Bu mücadele uzun soluklu
Baş, sözlerini şöyle tamamladı:
"Bu mücadele uzun soluklu. O yüzden bazen eyleme çıkacağız, bazen parkta toplanacağız, bazen evimizde, komşularımızda yan yana geleceğiz, sokağımızda kahvehanede oturacağız, konuşacağız. Ama sizden bir şey rica ediyorum. Birbirimize sabır göstereceğiz. Farklı fikirler var mıdır? Vardır. Birbirimizle oturacağız sabırla dinleyeceğiz, konuşacağız. Aynı şeye sevindiğimiz, aynı şeye üzüldüğümüz insanları görüşlerimiz farklı da olsa sabırla dinleyeceğiz ve buradan hep beraber ortak akıl, ortak irade, bir ortak inisiyatif çıkartacağız. Bu memleketin geleceğine buralardan başlayarak el koyacağız. Ben büyük bir değişimin ilk habercilerinden bir tanesi olarak görüyorum. Üniversiteli arkadaşlar o barikatı yıkarken sadece polis barikatını açmadılar, ülkenin önünü açtılar aslında. Bize düşen görev onların koluna girmek, onların yanında durmak, onların arkasında durmak, onlarla beraber yürümektir. Bu birliğimizi daha güçlü hale getirelim.

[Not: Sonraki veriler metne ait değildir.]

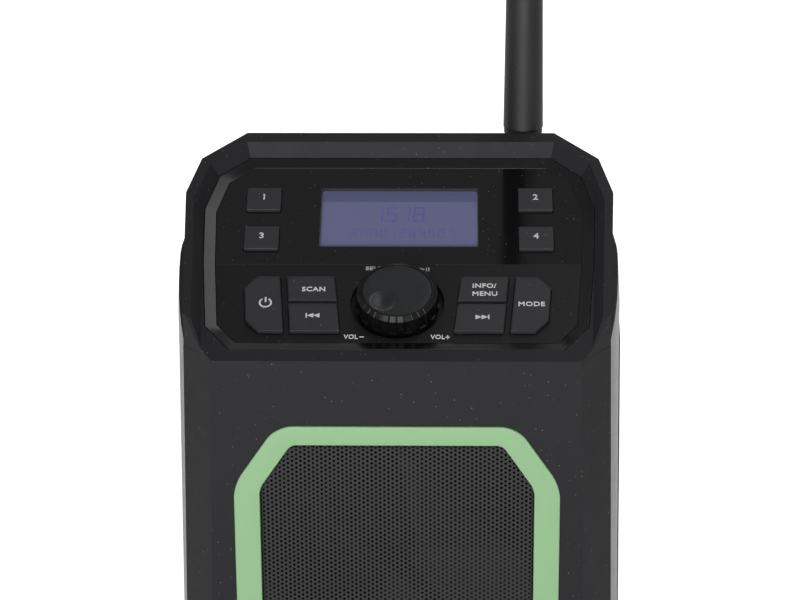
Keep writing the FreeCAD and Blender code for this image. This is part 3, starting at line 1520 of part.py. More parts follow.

Bu ülkeyi yobazlardan, gericilerden, şeriatçılardan, patronlardan kurtaralım."
Direnişimiz bu karanlık rejim sona erene kadar devam edecek
Buluşmada konuşan Boğaziçi Üniversitesi öğrencisi, "Beyazıt'ta yıktığımız bir barikat bu kadar büyüyeceğini hiç düşünmediğimiz şekilde farklı sonuçlara yol açtı. O günden beri on binler olup sokaklara aktık. Bir darbe girişimine karşı, yıllardır bizi sindirmeye çalışanlara karşı, AKP'ye karşı, saraya karşı, tek adam rejimine karşı hep beraber on binler olup sokaklara aktık ve akmaya da devam edeceğiz. Umut ediyoruz ki bu karanlık rejim sona erene kadar da direnişimiz devam edecek. Ancak bu geçtiğimiz son bir ayda aslında gençlik yalnızca barikat yıkmadı, gençlik örgütlendi." diye konuştu.
Aynı öğrenci, "Recep Tayyip Erdoğan'ın istifasını, Ekrem İmamoğlu'nun diploma iptal kararının geri çekilmesini, kampüslerin polislerden arındırılmasını, rektörlerin akademisyenler ve öğrencilerce seçilmesini ve zincir kahve şirketlerinin kampüslerden çıkarılmasını" da isteyen taleplerini sıraladı.